One of the places Virtue briefly worked was Oregon, and while there, he met Richard. And when word of Richard’s death reached him — doubtless he read one of the glowing accounts of the country doctor’s heroic end — he saw his opportunity. Booking passage back to England, he sent that letter off to the medical authorities, dusted off his shingle, and went into practice as “Dr. Richard Barber.”
The problem was, the personality traits that had gotten him into trouble as an unlicensed veterinarian had not disappeared. And now he was in a civilized country rather than a rough-sawn frontier community. When he burned a bridge as “Dr. Richard Barber,” he couldn’t just cross a state line and get a fresh start under a new name somewhere else, like he’d been able to do in the American West.
He got by at first by taking positions as an assistant to actual competent, trained physicians, and not staying with any one doctor for long enough for suspicions to form. But eventually, he got cocky, and set up his own practice in Treeton in South Yorkshire, hiring an MD assistant of his own: Dr. Henry Bond.
After a time, Dr. Bond realized that his boss was avoiding medical topics in conversations with him, and was relying on him, Dr. Bond, for all the complicated surgeries that came their way. He started wondering if “Dr. Barber” was actually competent. And he reported his suspicions to the medical authorities — who responded with a letter to “Dr. Barber” asking for some information about his Oregon practice.
And so it was that, on one late summer day, “Dr. Barber” opened this letter and knew the jig was up. He slipped away that very night; Dr. Bond never saw him again.

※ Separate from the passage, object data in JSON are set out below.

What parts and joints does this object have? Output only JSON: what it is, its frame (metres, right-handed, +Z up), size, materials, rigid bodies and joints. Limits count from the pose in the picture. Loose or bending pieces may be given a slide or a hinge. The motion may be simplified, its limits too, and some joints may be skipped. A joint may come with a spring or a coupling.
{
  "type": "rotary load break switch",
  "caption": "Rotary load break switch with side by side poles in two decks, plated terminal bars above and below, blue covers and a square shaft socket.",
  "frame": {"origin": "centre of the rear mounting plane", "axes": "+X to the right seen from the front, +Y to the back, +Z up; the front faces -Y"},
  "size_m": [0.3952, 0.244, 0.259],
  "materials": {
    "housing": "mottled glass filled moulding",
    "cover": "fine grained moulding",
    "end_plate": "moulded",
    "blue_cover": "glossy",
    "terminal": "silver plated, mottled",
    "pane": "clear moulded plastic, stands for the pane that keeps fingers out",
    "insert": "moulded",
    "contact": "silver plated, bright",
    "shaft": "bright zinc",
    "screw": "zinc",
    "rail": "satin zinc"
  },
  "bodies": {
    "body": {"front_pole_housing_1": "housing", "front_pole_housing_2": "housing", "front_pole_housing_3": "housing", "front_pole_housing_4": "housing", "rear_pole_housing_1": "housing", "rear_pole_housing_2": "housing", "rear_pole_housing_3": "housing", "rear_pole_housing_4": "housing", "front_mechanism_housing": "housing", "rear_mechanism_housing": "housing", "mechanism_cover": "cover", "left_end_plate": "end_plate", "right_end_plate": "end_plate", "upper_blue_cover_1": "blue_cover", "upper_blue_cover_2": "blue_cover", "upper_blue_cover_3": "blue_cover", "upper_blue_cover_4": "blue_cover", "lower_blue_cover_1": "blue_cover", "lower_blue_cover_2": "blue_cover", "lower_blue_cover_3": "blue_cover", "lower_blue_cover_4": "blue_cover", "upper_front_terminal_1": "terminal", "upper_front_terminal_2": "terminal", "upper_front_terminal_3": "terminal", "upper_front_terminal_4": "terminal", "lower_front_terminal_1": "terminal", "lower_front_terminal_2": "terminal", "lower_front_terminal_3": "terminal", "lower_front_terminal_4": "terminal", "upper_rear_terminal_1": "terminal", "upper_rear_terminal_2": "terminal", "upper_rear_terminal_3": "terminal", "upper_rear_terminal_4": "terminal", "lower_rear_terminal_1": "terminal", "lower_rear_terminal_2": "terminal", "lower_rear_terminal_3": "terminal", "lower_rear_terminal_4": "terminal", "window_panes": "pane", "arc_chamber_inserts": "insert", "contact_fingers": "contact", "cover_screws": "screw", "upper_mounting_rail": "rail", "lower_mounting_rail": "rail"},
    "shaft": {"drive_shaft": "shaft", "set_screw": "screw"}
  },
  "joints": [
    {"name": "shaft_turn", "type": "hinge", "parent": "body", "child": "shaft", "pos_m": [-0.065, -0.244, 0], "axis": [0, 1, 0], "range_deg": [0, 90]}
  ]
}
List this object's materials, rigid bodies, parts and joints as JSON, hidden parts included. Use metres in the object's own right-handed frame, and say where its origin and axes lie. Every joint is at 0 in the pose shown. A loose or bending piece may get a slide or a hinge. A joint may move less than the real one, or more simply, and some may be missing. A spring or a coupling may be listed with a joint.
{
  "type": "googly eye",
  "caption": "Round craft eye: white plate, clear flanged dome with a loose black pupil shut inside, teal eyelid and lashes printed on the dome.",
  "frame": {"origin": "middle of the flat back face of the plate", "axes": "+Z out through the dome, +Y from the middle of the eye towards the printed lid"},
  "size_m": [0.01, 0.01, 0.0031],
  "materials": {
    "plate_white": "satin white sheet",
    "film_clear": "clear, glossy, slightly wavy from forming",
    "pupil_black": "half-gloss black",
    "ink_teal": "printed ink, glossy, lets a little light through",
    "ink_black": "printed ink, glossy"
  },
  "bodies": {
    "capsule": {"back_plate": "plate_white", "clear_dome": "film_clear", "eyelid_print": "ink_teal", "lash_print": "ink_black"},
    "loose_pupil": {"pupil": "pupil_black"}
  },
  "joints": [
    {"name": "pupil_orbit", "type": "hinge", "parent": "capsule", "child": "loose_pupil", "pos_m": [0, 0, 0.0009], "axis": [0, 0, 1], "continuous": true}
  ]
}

But he couldn’t just change his name and open a new practice somewhere else. This wasn’t Oregon, and he wasn’t a vet any more. This was England, and the only name that he’d be allowed to practice under was Richard Barber’s. So he had another crack at it, hanging out his shingle in Liverpool — but the cops were ready for him, and he soon found himself in their custody.
And that’s when they telegraphed for Dr. Jean Barber to come and “identify” him.
HARRY VIRTUE DIDN'T go down easy. He made a last-minute attempt to sign onto a freighter bound for Brazil as “Dr. Charles Thompson,” apparently hoping to continue his itinerant quack-doctor lifestyle in another far-flung frontier community; but the police were just a little too quick for him, and he was once again nicked. He made an almost-successful attempt to leap from the train and escape, but with the help of some bloodhounds and local residents who couldn’t help but notice the handcuff locked around his wrist, he was recaptured, tried, and sentenced to nine months in prison.
After the First World War broke out, Virtue took advantage of the tumult to hop back into the fake-doctoring racket, renaming himself Dr. Harry Siddons, forging a captain’s commission, and wangling his way onto the Birkenhead Military Medical Board, where he got busy taking bribes in exchange for military medical deferments and other favors until 1917, when he was once again caught with his hand in the till. And on the eve of his trial for these new charges, Virtue committed suicide by cutting his own throat with a doctor’s scalpel — dying, one might say, as he had lived.
As for Dr. Jean Barber, she returned home to Gardiner and resumed her life of healing the sick and saving the lives of the injured. She died in 1927.